Stored data entries:
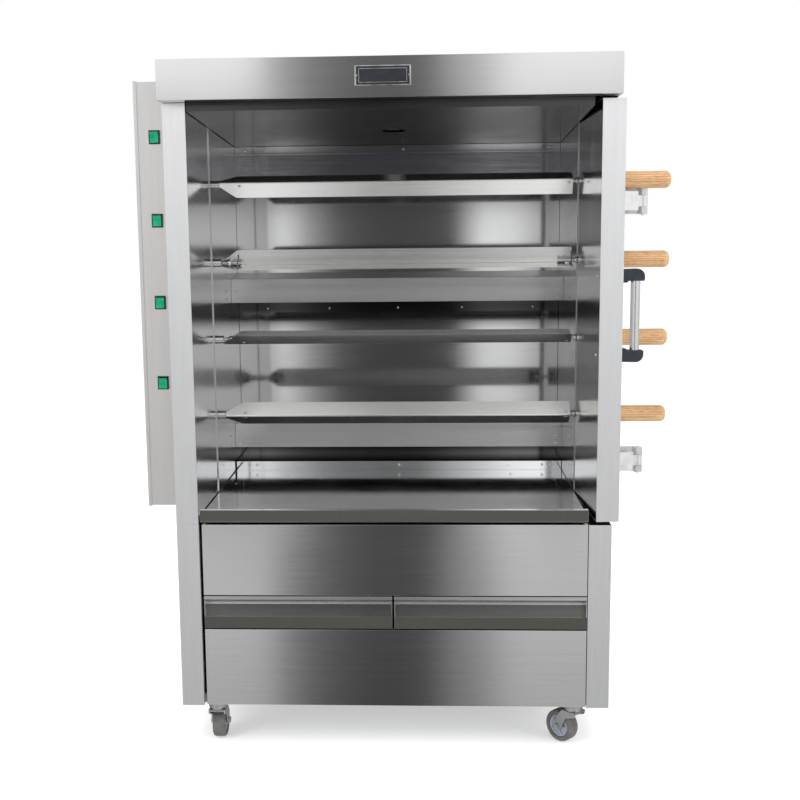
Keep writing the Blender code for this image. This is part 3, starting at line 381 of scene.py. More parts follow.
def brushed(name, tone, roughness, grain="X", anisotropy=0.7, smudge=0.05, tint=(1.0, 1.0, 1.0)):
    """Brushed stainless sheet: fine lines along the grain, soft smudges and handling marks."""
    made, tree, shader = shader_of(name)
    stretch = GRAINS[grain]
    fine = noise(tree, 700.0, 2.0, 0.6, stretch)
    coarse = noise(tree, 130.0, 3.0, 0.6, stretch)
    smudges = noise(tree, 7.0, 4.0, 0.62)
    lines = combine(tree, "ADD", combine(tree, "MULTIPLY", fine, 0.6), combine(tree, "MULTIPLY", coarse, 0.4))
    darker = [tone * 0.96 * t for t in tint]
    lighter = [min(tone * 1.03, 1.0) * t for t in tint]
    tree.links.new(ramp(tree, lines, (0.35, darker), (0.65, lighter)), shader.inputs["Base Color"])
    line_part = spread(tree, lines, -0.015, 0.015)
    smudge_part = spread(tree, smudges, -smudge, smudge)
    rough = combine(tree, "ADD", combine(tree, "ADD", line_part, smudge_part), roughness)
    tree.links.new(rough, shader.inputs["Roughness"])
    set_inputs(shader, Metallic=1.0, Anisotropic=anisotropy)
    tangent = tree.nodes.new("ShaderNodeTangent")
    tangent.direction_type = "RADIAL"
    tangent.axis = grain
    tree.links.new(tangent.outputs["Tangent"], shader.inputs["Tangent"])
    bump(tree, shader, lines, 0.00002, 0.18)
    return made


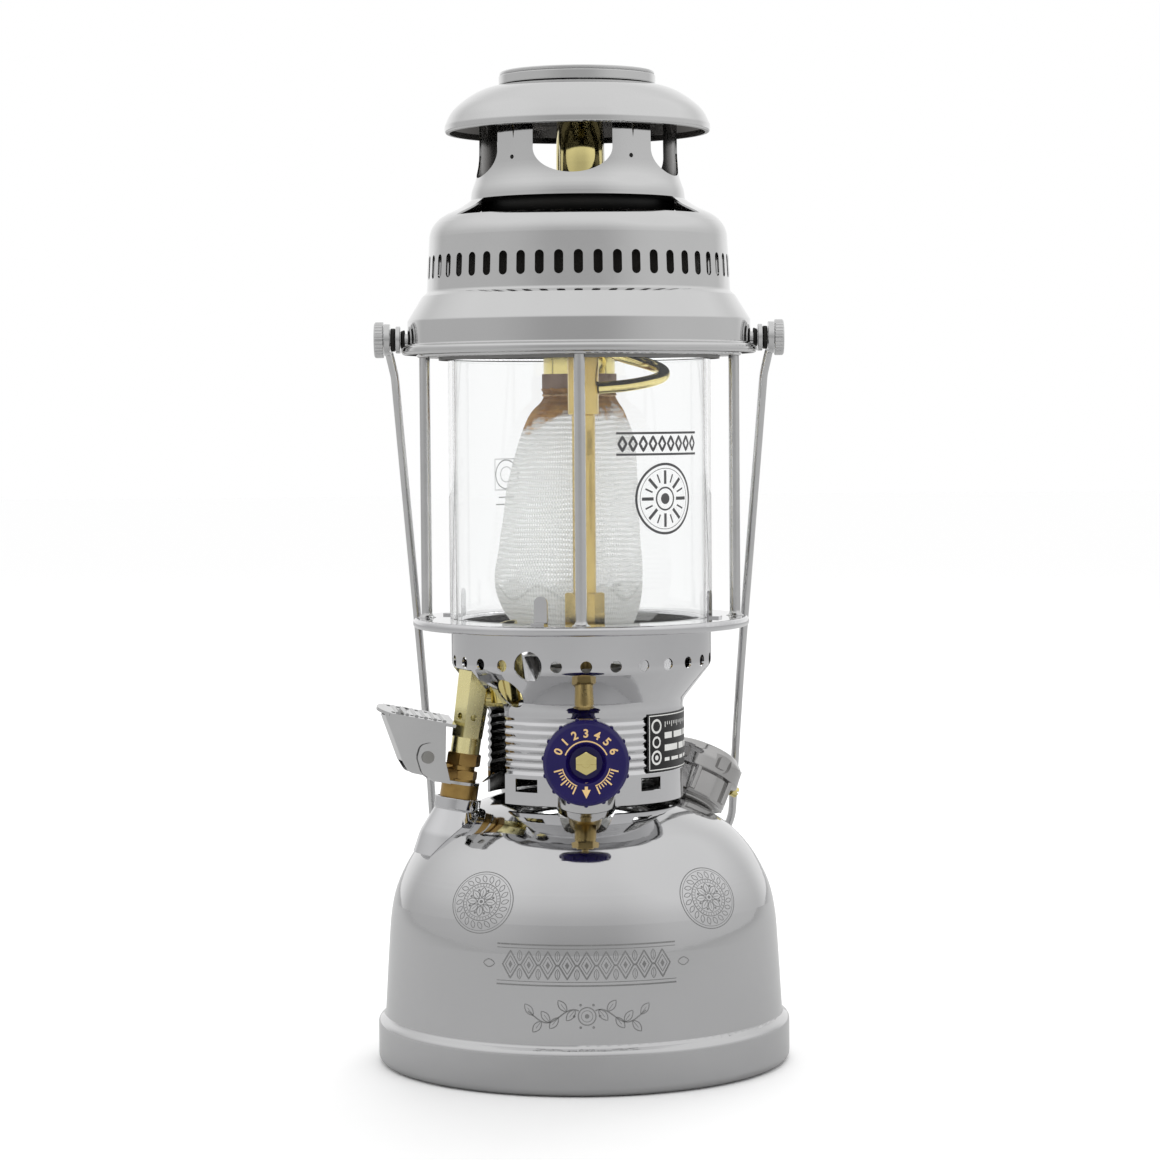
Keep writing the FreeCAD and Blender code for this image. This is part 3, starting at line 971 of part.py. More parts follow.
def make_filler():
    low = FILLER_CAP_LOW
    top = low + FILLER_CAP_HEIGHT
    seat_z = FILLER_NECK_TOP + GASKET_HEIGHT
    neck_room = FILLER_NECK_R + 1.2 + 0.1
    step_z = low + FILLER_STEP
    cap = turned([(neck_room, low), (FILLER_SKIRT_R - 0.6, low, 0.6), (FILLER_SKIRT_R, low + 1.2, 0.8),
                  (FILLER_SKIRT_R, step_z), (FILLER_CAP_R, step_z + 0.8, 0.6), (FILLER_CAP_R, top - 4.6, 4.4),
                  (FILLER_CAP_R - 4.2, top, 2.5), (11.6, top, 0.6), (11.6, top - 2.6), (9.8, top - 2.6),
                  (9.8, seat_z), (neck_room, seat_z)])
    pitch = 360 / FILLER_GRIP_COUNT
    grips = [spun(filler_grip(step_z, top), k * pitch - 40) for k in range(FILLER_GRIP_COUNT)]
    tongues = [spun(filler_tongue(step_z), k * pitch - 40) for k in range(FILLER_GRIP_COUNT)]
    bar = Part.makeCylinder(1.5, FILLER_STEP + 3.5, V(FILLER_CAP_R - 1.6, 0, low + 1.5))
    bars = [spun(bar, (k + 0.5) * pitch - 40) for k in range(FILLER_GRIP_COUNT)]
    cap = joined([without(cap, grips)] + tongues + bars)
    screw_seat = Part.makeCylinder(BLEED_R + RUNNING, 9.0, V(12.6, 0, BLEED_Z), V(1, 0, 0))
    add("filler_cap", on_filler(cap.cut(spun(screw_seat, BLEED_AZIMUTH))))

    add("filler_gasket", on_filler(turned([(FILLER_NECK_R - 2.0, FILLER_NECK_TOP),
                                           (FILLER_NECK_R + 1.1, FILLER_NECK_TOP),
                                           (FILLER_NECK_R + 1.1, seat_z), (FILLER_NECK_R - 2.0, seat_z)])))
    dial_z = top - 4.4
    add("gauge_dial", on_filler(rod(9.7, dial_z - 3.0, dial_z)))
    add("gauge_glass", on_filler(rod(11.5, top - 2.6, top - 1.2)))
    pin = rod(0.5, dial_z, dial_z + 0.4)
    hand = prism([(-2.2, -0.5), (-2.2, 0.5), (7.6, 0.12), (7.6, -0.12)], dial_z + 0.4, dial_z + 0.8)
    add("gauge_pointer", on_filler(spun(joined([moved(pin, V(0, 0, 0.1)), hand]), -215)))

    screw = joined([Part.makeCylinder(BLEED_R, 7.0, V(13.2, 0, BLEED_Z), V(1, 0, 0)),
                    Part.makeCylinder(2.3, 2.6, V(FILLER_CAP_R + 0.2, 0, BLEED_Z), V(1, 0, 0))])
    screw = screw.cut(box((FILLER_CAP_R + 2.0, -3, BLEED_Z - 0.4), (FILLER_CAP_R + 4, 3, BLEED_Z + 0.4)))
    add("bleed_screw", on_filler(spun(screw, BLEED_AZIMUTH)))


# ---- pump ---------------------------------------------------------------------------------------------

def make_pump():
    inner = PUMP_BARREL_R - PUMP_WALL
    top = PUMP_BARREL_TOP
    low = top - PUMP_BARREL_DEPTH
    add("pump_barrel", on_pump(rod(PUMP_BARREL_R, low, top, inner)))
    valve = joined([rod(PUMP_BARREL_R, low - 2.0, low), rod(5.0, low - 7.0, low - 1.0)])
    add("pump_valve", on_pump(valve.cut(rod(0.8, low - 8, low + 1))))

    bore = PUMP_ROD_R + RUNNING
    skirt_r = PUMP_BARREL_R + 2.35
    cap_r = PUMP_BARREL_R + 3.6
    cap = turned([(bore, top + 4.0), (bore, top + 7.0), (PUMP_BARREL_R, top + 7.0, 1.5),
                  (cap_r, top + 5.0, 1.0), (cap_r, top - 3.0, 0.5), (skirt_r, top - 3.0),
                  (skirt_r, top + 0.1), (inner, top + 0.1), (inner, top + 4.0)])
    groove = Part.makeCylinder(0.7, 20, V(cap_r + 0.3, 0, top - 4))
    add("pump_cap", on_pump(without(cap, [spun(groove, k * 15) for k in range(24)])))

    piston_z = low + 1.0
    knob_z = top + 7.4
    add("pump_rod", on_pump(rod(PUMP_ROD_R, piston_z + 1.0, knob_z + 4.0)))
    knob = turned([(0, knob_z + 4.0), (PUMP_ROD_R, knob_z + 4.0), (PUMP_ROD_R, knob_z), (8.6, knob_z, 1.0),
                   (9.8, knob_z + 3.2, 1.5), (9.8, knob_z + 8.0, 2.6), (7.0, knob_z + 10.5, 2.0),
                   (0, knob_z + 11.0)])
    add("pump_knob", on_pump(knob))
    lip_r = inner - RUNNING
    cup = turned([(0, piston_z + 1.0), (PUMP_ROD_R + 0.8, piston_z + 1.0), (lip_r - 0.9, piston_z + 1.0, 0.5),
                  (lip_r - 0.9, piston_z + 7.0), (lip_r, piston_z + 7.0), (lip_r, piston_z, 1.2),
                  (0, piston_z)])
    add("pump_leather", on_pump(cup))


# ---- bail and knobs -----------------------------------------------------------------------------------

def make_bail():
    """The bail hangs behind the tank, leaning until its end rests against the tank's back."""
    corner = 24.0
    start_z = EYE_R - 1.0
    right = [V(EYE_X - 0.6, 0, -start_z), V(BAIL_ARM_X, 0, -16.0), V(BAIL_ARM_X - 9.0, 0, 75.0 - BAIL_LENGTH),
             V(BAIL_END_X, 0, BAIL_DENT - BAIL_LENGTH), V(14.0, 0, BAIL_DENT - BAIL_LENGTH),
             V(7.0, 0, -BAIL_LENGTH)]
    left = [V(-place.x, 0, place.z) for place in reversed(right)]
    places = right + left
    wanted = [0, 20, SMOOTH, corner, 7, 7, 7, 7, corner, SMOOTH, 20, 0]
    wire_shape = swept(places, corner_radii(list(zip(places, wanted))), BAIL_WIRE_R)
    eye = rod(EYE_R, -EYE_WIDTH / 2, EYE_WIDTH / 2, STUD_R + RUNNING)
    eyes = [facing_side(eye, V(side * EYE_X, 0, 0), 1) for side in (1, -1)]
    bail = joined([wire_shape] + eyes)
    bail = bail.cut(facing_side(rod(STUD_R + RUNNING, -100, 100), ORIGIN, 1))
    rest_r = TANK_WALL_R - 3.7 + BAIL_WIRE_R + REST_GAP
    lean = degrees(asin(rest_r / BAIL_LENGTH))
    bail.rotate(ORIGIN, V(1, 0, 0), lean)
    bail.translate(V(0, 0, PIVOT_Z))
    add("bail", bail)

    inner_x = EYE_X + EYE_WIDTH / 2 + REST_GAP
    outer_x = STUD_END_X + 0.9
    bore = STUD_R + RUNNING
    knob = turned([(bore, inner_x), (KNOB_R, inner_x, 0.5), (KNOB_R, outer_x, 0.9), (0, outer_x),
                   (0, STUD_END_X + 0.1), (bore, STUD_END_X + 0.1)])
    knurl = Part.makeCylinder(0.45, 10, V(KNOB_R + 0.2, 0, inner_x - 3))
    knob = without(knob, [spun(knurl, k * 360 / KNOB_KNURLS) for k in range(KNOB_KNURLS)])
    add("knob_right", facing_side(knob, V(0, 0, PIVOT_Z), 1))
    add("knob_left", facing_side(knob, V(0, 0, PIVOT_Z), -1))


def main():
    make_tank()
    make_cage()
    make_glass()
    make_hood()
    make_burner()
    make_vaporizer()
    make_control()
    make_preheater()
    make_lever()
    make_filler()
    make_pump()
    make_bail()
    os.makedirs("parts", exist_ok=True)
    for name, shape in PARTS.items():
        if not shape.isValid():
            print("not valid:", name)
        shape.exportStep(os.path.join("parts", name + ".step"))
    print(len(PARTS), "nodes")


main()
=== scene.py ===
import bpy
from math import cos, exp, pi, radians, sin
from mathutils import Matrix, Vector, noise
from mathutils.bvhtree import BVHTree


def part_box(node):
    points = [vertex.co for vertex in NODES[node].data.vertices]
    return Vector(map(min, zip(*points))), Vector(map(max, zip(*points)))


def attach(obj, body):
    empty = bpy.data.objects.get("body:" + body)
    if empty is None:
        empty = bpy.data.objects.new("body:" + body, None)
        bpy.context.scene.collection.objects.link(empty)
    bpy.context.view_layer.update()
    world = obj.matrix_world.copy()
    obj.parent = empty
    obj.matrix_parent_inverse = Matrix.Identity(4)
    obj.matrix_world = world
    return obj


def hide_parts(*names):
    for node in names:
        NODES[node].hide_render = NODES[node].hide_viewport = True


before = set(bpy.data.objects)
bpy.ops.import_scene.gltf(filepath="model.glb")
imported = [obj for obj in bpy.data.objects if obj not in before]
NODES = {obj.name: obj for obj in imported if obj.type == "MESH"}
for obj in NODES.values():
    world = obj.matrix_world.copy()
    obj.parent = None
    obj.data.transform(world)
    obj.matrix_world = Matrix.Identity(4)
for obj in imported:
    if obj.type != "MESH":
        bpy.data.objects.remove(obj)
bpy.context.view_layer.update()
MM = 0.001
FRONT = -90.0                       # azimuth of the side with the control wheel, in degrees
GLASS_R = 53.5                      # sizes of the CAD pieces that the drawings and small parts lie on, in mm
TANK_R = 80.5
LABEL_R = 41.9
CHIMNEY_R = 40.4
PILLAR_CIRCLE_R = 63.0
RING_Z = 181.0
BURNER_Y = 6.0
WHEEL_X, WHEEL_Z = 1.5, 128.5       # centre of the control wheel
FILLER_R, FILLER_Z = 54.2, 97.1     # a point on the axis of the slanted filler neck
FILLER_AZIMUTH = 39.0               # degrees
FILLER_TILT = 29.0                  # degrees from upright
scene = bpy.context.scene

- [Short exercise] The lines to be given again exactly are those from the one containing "inner_x = EYE_X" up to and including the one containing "before = set(bpy.data.objects)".

- [Correct answer]
    inner_x = EYE_X + EYE_WIDTH / 2 + REST_GAP
    outer_x = STUD_END_X + 0.9
    bore = STUD_R + RUNNING
    knob = turned([(bore, inner_x), (KNOB_R, inner_x, 0.5), (KNOB_R, outer_x, 0.9), (0, outer_x),
                   (0, STUD_END_X + 0.1), (bore, STUD_END_X + 0.1)])
    knurl = Part.makeCylinder(0.45, 10, V(KNOB_R + 0.2, 0, inner_x - 3))
    knob = without(knob, [spun(knurl, k * 360 / KNOB_KNURLS) for k in range(KNOB_KNURLS)])
    add("knob_right", facing_side(knob, V(0, 0, PIVOT_Z), 1))
    add("knob_left", facing_side(knob, V(0, 0, PIVOT_Z), -1))


def main():
    make_tank()
    make_cage()
    make_glass()
    make_hood()
    make_burner()
    make_vaporizer()
    make_control()
    make_preheater()
    make_lever()
    make_filler()
    make_pump()
    make_bail()
    os.makedirs("parts", exist_ok=True)
    for name, shape in PARTS.items():
        if not shape.isValid():
            print("not valid:", name)
        shape.exportStep(os.path.join("parts", name + ".step"))
    print(len(PARTS), "nodes")


main()
=== scene.py ===
import bpy
from math import cos, exp, pi, radians, sin
from mathutils import Matrix, Vector, noise
from mathutils.bvhtree import BVHTree


def part_box(node):
    points = [vertex.co for vertex in NODES[node].data.vertices]
    return Vector(map(min, zip(*points))), Vector(map(max, zip(*points)))


def attach(obj, body):
    empty = bpy.data.objects.get("body:" + body)
    if empty is None:
        empty = bpy.data.objects.new("body:" + body, None)
        bpy.context.scene.collection.objects.link(empty)
    bpy.context.view_layer.update()
    world = obj.matrix_world.copy()
    obj.parent = empty
    obj.matrix_parent_inverse = Matrix.Identity(4)
    obj.matrix_world = world
    return obj


def hide_parts(*names):
    for node in names:
        NODES[node].hide_render = NODES[node].hide_viewport = True


before = set(bpy.data.objects)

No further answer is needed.